* Start Provided material *
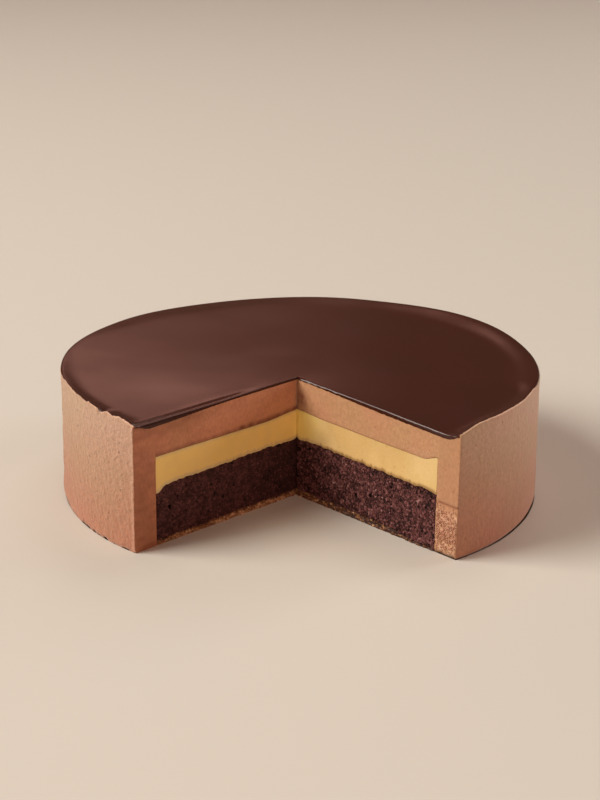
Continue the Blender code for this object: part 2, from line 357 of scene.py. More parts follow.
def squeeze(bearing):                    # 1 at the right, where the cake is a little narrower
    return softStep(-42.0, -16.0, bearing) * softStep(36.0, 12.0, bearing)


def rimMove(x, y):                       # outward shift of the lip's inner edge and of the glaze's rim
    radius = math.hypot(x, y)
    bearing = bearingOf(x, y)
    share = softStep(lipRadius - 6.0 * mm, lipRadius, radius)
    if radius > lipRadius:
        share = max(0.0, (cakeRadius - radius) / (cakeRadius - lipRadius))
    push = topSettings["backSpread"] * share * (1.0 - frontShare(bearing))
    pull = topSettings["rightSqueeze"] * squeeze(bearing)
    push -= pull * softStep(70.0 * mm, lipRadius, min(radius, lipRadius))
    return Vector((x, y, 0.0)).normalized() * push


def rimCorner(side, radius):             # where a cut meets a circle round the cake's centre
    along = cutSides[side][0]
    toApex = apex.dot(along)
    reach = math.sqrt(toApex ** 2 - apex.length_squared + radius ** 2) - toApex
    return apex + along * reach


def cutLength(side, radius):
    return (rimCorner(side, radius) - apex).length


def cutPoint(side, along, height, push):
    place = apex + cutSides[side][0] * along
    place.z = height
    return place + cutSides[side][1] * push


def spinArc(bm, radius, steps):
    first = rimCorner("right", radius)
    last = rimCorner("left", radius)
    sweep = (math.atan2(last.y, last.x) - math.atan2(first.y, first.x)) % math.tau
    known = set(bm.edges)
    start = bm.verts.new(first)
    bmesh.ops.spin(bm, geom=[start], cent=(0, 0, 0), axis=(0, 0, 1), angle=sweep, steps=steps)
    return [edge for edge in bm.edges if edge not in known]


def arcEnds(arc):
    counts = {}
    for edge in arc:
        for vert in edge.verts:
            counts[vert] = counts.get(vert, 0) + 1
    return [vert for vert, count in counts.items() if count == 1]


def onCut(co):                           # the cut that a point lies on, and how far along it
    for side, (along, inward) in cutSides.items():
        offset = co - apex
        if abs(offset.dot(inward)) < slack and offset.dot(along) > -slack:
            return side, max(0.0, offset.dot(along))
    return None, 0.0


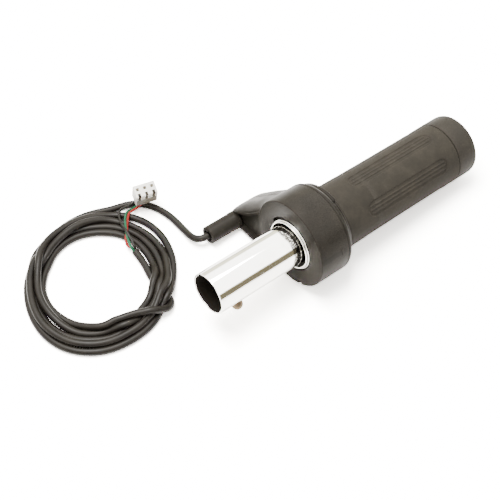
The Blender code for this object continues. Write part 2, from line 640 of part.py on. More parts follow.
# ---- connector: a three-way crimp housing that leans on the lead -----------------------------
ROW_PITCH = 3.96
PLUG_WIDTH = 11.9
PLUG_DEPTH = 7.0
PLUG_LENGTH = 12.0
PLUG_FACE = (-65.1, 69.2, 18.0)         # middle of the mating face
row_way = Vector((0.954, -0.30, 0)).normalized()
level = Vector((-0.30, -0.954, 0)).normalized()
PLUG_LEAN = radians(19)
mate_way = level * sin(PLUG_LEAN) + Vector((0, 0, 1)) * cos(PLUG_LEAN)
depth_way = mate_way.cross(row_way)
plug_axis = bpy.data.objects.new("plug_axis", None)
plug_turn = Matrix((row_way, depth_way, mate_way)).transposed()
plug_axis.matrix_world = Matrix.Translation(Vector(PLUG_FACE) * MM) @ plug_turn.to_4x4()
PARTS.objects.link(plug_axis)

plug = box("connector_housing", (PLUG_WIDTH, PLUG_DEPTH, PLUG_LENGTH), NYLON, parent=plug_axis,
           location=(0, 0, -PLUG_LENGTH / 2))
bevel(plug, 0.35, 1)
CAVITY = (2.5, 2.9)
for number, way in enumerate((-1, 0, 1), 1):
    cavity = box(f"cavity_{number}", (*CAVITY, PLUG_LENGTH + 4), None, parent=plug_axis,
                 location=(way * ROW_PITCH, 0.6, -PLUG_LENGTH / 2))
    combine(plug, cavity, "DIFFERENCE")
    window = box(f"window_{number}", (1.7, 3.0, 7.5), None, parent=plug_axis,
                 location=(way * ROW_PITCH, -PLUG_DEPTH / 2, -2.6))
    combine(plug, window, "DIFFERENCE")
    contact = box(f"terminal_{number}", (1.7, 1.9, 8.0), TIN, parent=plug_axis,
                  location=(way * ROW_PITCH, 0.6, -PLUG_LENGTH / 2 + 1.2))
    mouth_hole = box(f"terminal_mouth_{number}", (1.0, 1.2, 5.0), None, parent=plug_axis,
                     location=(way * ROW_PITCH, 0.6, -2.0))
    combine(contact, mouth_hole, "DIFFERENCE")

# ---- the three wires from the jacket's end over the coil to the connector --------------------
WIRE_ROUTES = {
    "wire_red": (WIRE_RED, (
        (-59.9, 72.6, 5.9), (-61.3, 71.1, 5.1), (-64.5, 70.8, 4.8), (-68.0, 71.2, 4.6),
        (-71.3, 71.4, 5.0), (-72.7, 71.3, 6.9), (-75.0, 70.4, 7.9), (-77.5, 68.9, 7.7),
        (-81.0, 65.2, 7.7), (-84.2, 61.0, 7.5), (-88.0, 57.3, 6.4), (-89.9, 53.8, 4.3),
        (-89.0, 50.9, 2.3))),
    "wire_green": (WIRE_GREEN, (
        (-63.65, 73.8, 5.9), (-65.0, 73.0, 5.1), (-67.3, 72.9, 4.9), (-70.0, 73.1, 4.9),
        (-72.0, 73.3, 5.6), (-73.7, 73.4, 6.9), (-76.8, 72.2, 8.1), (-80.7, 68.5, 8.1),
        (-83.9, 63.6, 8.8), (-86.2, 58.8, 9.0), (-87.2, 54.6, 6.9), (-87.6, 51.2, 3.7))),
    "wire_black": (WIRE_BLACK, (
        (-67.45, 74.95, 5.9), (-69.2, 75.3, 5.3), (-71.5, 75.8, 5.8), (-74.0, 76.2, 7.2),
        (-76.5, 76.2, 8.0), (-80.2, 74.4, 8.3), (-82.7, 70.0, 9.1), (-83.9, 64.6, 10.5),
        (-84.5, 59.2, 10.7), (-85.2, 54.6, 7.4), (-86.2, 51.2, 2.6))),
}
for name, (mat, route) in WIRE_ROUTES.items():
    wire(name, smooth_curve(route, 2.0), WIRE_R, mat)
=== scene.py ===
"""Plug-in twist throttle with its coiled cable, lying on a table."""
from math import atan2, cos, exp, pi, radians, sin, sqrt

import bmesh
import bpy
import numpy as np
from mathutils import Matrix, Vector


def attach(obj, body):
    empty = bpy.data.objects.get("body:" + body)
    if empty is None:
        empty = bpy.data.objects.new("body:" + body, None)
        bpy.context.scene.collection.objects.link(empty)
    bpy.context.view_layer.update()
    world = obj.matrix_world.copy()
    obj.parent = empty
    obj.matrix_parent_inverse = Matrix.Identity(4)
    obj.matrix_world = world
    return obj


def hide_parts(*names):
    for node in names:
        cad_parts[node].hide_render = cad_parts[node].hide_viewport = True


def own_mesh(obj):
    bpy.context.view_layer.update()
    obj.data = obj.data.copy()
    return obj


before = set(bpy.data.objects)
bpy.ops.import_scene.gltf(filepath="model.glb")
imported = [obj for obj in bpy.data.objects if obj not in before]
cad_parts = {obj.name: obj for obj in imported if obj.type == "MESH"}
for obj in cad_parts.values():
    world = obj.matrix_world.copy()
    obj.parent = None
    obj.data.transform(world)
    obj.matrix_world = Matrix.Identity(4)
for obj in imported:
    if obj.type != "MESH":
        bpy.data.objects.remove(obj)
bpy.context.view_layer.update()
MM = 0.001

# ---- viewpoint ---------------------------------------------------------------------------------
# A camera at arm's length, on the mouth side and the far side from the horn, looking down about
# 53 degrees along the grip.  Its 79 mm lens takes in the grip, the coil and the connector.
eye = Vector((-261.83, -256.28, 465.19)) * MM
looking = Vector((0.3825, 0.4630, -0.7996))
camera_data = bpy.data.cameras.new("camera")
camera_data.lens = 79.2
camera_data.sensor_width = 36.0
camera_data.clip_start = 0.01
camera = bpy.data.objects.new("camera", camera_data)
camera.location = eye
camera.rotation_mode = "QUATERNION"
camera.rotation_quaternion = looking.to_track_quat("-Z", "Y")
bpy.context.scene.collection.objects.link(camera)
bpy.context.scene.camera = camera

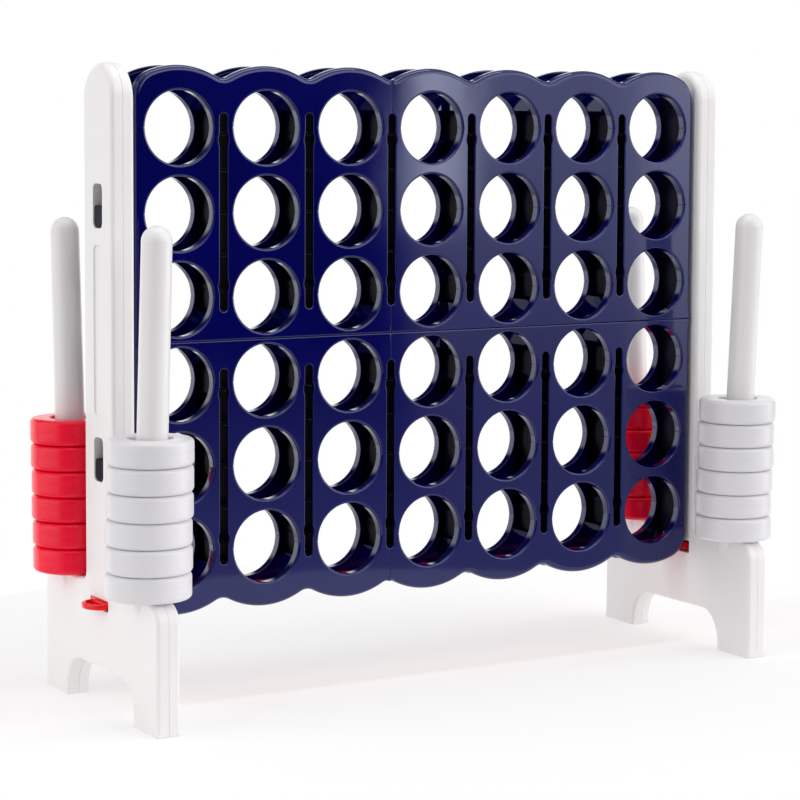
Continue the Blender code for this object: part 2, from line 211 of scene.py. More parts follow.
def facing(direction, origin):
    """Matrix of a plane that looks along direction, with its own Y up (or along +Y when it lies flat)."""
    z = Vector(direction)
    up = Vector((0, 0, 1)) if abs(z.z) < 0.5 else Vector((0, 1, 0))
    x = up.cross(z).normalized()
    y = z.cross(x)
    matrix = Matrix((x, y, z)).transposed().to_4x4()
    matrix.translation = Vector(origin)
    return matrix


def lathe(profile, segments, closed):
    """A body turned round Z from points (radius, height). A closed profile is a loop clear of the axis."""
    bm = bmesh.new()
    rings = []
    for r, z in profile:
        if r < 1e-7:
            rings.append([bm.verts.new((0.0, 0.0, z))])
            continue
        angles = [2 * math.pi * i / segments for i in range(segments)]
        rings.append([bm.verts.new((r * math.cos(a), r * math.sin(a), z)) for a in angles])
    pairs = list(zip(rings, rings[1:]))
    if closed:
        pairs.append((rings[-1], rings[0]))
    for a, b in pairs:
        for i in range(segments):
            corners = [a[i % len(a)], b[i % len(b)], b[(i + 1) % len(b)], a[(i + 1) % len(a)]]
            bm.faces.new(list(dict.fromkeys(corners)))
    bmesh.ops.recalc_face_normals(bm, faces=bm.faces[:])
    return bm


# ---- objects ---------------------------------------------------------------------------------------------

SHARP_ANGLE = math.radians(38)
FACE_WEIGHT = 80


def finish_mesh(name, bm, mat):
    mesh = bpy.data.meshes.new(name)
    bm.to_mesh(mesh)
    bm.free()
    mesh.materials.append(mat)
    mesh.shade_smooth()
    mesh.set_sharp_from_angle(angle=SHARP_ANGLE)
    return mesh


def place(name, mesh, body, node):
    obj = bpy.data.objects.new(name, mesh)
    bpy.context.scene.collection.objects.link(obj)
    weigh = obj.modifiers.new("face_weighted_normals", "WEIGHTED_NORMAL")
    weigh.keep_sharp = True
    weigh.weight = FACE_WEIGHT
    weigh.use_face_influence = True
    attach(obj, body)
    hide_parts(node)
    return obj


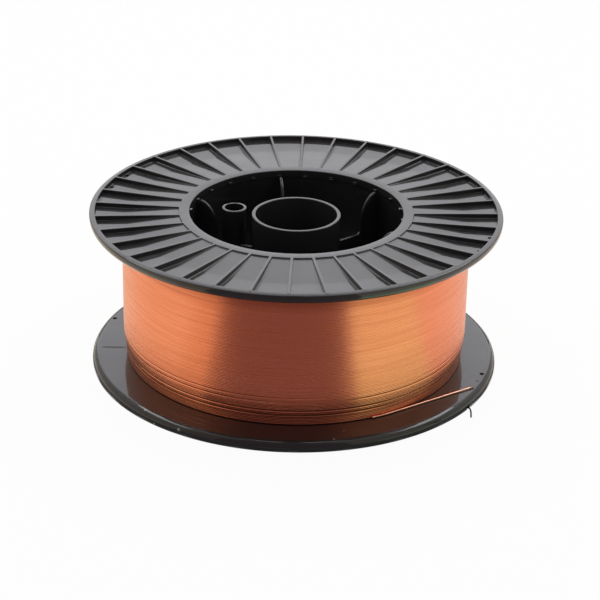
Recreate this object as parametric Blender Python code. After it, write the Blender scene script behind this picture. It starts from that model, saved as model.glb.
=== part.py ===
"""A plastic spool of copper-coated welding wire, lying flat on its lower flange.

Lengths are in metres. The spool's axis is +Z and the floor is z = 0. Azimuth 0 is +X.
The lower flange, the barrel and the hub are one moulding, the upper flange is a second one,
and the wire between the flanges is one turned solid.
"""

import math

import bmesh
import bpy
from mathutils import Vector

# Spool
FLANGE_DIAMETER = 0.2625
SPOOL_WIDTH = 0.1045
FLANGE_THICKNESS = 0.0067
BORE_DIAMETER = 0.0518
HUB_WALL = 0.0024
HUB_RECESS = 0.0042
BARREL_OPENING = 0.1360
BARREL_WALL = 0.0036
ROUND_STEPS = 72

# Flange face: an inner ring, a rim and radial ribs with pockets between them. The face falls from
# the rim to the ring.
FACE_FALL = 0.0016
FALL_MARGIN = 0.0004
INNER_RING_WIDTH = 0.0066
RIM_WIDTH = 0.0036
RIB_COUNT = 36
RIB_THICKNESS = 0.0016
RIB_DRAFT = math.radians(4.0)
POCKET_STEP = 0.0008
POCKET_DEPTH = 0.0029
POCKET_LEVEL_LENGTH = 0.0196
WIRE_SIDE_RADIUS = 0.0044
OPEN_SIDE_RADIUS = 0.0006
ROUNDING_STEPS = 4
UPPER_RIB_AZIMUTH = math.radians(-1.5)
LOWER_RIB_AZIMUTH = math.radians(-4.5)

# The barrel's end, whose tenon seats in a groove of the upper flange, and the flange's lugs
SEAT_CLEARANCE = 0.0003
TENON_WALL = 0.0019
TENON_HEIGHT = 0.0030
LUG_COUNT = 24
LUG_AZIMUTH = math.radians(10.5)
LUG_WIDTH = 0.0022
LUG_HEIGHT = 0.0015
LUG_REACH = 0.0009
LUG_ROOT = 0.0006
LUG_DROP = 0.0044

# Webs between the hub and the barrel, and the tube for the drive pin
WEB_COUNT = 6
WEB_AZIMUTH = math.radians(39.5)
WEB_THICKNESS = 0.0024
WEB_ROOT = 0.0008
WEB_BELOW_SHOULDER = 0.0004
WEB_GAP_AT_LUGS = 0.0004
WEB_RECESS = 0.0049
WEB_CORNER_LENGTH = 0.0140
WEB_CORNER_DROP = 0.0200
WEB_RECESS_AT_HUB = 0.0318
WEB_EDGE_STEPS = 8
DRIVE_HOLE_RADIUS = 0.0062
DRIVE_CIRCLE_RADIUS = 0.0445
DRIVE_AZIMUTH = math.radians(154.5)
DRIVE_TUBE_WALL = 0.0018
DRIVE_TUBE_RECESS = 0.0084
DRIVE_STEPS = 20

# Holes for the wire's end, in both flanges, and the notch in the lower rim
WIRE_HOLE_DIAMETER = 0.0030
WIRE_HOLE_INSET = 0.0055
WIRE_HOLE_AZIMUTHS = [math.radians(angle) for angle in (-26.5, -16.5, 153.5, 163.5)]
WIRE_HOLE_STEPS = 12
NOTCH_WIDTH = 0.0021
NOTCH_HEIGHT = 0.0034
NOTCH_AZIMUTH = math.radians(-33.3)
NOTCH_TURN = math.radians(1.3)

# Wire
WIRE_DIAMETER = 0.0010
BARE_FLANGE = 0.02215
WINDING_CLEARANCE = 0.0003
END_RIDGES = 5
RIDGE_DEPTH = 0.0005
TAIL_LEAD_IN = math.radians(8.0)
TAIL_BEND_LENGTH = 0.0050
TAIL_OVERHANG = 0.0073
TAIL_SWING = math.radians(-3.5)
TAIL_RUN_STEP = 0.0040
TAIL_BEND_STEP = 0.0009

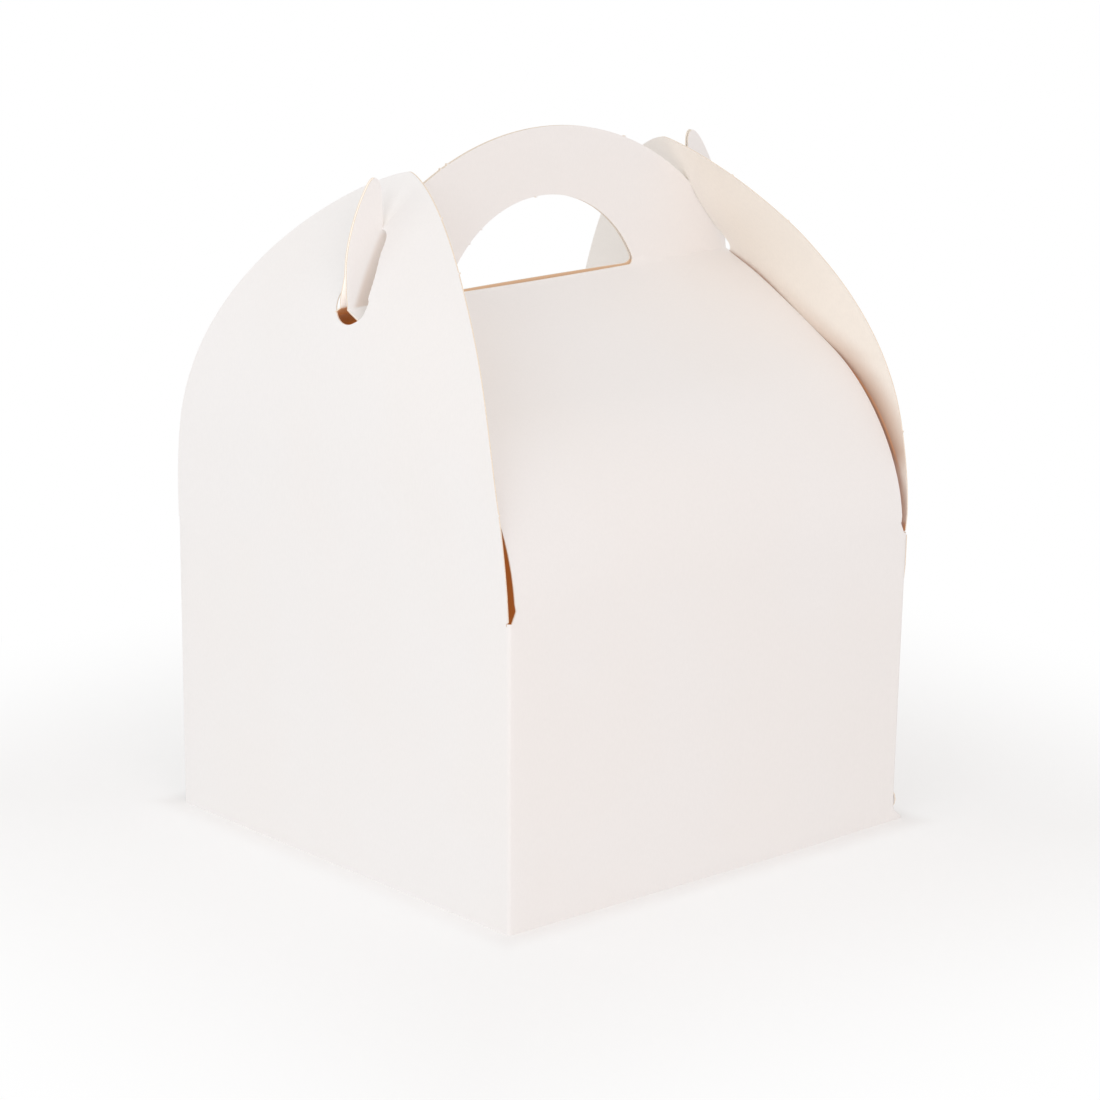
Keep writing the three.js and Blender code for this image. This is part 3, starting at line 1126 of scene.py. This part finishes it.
* End Provided material *
— What the exercise asks —
Print only the run of lines that begins with the line containing "for name, (mat, route)" and ends with the line containing "imported = [obj", both included, exactly as they read.

— Complete output —
for name, (mat, route) in WIRE_ROUTES.items():
    wire(name, smooth_curve(route, 2.0), WIRE_R, mat)
=== scene.py ===
"""Plug-in twist throttle with its coiled cable, lying on a table."""
from math import atan2, cos, exp, pi, radians, sin, sqrt

import bmesh
import bpy
import numpy as np
from mathutils import Matrix, Vector


def attach(obj, body):
    empty = bpy.data.objects.get("body:" + body)
    if empty is None:
        empty = bpy.data.objects.new("body:" + body, None)
        bpy.context.scene.collection.objects.link(empty)
    bpy.context.view_layer.update()
    world = obj.matrix_world.copy()
    obj.parent = empty
    obj.matrix_parent_inverse = Matrix.Identity(4)
    obj.matrix_world = world
    return obj


def hide_parts(*names):
    for node in names:
        cad_parts[node].hide_render = cad_parts[node].hide_viewport = True


def own_mesh(obj):
    bpy.context.view_layer.update()
    obj.data = obj.data.copy()
    return obj


before = set(bpy.data.objects)
bpy.ops.import_scene.gltf(filepath="model.glb")
imported = [obj for obj in bpy.data.objects if obj not in before]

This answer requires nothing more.